* Information supplied *
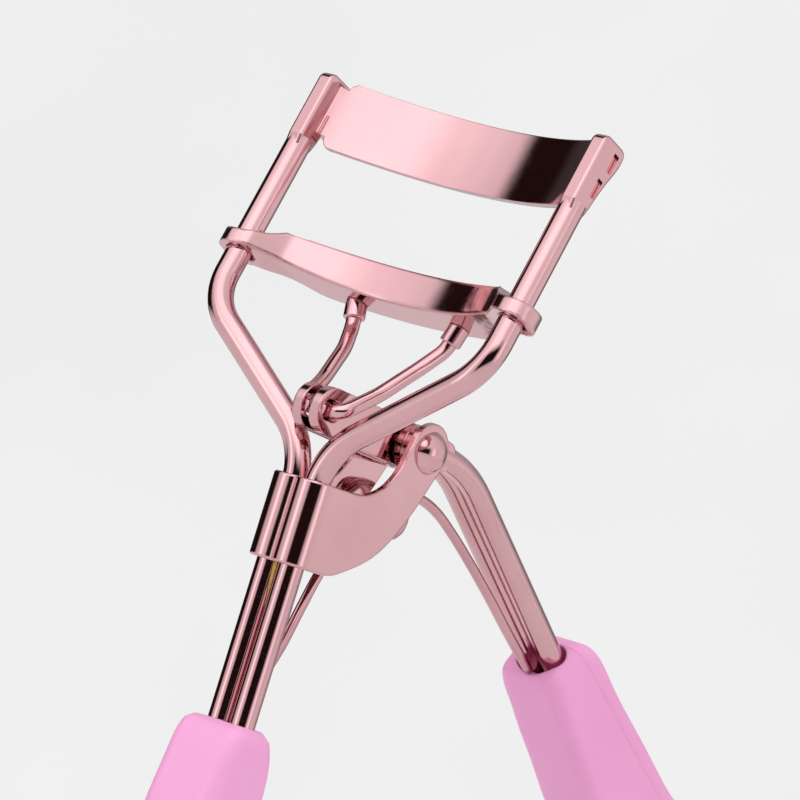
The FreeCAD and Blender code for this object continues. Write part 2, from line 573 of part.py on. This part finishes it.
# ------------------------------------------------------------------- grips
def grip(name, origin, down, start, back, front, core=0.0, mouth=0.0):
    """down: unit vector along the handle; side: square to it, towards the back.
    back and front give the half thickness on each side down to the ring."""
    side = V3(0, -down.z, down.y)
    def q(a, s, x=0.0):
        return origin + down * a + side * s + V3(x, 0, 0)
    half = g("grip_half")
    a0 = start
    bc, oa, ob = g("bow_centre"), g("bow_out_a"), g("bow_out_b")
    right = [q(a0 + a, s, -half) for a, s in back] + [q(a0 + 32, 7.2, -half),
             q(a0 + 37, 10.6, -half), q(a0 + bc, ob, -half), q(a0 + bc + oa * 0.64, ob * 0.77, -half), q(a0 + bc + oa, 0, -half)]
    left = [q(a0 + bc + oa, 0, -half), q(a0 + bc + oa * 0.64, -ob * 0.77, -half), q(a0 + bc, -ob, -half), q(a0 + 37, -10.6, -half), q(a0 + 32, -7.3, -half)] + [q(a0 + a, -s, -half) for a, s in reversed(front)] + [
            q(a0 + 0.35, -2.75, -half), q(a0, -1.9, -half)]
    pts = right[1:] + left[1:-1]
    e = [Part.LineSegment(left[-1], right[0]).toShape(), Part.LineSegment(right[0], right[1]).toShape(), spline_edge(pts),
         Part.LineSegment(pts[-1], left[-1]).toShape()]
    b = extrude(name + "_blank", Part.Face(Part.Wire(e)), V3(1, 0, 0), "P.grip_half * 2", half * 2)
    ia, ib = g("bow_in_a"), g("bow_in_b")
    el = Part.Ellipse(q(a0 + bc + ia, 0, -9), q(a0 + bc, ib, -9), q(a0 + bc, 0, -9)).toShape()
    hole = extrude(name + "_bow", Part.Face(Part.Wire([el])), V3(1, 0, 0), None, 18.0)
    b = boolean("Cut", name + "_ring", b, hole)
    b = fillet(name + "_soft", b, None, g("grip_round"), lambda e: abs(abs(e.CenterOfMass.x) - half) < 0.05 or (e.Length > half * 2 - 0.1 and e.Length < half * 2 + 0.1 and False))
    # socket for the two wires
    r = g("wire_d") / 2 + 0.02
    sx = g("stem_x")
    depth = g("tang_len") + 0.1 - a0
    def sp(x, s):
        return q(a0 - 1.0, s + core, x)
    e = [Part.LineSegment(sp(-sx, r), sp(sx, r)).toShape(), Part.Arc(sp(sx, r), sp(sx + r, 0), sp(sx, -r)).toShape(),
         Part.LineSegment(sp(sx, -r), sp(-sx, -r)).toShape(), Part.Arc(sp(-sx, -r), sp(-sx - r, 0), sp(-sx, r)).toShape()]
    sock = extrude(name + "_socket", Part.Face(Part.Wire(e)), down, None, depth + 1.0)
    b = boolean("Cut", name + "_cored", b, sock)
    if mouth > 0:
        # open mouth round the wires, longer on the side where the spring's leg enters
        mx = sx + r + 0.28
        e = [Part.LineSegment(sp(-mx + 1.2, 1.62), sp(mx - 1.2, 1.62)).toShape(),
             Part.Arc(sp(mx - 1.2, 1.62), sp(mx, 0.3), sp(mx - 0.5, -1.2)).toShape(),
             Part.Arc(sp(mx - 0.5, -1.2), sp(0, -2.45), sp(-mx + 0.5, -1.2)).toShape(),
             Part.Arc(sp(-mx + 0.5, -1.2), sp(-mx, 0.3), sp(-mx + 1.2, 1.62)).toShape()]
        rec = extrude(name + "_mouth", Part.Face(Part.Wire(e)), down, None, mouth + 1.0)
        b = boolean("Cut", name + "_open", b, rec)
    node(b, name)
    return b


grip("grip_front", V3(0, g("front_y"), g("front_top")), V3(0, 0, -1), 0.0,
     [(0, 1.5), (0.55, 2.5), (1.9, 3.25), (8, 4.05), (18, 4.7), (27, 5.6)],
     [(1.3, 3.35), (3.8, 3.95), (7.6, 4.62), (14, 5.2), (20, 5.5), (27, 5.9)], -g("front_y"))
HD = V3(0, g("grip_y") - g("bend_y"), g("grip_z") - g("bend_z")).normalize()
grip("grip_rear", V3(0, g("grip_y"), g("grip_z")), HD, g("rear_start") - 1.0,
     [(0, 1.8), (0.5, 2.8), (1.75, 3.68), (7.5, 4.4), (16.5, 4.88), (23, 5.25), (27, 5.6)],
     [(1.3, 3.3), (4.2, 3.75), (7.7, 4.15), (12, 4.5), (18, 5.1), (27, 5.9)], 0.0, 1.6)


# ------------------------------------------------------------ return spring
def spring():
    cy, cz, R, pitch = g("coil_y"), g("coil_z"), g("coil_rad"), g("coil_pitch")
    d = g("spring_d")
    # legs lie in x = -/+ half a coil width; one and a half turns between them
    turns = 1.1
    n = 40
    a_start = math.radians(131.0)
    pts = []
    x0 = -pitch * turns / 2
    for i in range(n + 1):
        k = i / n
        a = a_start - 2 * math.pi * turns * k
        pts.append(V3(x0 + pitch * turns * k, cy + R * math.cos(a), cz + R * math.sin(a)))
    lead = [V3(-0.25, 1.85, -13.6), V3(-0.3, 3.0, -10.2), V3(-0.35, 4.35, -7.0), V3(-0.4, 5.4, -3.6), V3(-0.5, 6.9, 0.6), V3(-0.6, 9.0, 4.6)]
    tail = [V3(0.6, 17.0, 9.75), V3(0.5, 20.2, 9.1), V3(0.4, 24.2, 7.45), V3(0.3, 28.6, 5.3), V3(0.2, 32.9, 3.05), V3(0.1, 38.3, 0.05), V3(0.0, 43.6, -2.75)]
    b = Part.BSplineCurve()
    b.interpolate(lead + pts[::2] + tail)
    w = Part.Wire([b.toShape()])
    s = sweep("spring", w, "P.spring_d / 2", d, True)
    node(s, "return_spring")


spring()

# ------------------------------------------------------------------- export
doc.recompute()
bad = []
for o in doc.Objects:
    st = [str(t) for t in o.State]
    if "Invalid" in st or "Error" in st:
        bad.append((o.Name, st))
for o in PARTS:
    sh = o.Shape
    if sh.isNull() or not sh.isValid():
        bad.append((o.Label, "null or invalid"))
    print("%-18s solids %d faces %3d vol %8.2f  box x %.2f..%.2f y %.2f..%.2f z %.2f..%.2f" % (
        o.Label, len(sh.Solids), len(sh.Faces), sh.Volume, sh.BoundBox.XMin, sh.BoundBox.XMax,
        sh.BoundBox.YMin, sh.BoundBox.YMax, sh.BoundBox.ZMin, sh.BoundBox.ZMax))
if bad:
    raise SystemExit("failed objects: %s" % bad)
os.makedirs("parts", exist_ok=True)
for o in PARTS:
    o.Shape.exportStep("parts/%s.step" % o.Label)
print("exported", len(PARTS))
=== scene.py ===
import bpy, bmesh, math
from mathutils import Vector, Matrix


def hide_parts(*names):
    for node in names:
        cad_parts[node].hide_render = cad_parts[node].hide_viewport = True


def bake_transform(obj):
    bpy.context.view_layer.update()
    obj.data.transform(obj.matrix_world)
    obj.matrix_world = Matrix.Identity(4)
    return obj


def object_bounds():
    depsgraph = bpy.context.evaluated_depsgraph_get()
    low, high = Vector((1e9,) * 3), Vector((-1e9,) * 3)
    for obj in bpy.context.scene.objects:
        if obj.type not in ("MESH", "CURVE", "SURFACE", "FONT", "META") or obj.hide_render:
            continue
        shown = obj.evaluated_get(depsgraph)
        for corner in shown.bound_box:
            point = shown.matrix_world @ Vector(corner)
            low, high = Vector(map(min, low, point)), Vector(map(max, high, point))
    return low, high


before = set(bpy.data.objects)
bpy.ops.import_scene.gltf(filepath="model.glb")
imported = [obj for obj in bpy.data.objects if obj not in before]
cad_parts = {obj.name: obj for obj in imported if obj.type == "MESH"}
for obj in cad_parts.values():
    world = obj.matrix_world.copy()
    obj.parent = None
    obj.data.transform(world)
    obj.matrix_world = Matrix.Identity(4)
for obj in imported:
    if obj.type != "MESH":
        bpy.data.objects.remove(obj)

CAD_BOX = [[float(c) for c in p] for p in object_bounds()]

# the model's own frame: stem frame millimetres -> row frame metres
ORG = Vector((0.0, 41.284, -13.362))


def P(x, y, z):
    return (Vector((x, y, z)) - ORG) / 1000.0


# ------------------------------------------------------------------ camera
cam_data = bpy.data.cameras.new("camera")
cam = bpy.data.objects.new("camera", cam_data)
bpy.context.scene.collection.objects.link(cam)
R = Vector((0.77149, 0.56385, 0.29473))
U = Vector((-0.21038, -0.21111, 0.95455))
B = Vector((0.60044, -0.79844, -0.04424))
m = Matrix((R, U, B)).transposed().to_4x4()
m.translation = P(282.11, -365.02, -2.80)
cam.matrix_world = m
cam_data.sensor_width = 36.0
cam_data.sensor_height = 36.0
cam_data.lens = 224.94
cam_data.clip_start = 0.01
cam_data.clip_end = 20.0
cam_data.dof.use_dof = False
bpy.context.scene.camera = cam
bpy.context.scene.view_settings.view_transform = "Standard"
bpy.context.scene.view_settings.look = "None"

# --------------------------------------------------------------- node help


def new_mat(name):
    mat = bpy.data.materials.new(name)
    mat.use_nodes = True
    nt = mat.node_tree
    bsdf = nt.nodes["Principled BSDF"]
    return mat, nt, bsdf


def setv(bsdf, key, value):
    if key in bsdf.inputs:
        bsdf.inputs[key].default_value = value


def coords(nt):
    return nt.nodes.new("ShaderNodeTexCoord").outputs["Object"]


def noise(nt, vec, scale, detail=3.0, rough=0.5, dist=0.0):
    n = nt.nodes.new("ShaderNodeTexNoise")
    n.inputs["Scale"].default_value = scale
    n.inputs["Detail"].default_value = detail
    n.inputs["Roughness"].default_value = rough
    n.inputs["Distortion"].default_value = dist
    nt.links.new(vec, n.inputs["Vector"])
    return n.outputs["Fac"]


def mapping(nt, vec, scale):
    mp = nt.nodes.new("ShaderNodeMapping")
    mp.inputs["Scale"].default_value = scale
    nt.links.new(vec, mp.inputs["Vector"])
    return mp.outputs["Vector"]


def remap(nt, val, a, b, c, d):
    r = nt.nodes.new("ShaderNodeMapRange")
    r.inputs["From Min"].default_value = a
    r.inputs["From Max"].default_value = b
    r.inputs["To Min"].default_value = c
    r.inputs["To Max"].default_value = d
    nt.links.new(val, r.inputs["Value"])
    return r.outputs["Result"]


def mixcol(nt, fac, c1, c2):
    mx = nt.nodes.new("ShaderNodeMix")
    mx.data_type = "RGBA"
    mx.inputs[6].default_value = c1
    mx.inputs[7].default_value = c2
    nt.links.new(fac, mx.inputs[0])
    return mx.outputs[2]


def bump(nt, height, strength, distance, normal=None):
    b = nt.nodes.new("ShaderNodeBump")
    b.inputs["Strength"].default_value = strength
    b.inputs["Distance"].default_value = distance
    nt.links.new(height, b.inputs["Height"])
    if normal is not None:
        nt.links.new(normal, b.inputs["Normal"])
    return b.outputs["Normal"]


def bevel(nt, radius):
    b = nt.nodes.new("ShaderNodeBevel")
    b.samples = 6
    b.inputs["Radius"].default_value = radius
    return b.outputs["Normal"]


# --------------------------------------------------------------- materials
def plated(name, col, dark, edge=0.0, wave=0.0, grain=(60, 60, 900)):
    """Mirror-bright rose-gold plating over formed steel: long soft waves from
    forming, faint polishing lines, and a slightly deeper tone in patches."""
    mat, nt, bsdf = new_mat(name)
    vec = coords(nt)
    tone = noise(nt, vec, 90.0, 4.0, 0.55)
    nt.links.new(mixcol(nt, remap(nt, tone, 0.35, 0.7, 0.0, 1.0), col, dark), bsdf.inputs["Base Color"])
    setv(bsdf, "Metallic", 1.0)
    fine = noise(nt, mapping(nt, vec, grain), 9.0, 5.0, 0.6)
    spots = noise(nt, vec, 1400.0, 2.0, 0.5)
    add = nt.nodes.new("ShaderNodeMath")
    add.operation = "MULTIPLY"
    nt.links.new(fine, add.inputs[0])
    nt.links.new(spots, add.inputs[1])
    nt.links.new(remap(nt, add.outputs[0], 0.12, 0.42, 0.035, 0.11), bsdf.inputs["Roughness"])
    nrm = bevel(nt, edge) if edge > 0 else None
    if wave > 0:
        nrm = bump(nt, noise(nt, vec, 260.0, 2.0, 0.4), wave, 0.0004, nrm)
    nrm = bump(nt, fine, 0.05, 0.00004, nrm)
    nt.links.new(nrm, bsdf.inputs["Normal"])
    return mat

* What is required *
Starting at the line that contains "w = Part.Wire([b.toShape()])", set down every line up to and including the line that contains "obj.data.transform(world)", exactly as given, and no other line.

* Response *
    w = Part.Wire([b.toShape()])
    s = sweep("spring", w, "P.spring_d / 2", d, True)
    node(s, "return_spring")


spring()

# ------------------------------------------------------------------- export
doc.recompute()
bad = []
for o in doc.Objects:
    st = [str(t) for t in o.State]
    if "Invalid" in st or "Error" in st:
        bad.append((o.Name, st))
for o in PARTS:
    sh = o.Shape
    if sh.isNull() or not sh.isValid():
        bad.append((o.Label, "null or invalid"))
    print("%-18s solids %d faces %3d vol %8.2f  box x %.2f..%.2f y %.2f..%.2f z %.2f..%.2f" % (
        o.Label, len(sh.Solids), len(sh.Faces), sh.Volume, sh.BoundBox.XMin, sh.BoundBox.XMax,
        sh.BoundBox.YMin, sh.BoundBox.YMax, sh.BoundBox.ZMin, sh.BoundBox.ZMax))
if bad:
    raise SystemExit("failed objects: %s" % bad)
os.makedirs("parts", exist_ok=True)
for o in PARTS:
    o.Shape.exportStep("parts/%s.step" % o.Label)
print("exported", len(PARTS))
=== scene.py ===
import bpy, bmesh, math
from mathutils import Vector, Matrix


def hide_parts(*names):
    for node in names:
        cad_parts[node].hide_render = cad_parts[node].hide_viewport = True


def bake_transform(obj):
    bpy.context.view_layer.update()
    obj.data.transform(obj.matrix_world)
    obj.matrix_world = Matrix.Identity(4)
    return obj


def object_bounds():
    depsgraph = bpy.context.evaluated_depsgraph_get()
    low, high = Vector((1e9,) * 3), Vector((-1e9,) * 3)
    for obj in bpy.context.scene.objects:
        if obj.type not in ("MESH", "CURVE", "SURFACE", "FONT", "META") or obj.hide_render:
            continue
        shown = obj.evaluated_get(depsgraph)
        for corner in shown.bound_box:
            point = shown.matrix_world @ Vector(corner)
            low, high = Vector(map(min, low, point)), Vector(map(max, high, point))
    return low, high


before = set(bpy.data.objects)
bpy.ops.import_scene.gltf(filepath="model.glb")
imported = [obj for obj in bpy.data.objects if obj not in before]
cad_parts = {obj.name: obj for obj in imported if obj.type == "MESH"}
for obj in cad_parts.values():
    world = obj.matrix_world.copy()
    obj.parent = None
    obj.data.transform(world)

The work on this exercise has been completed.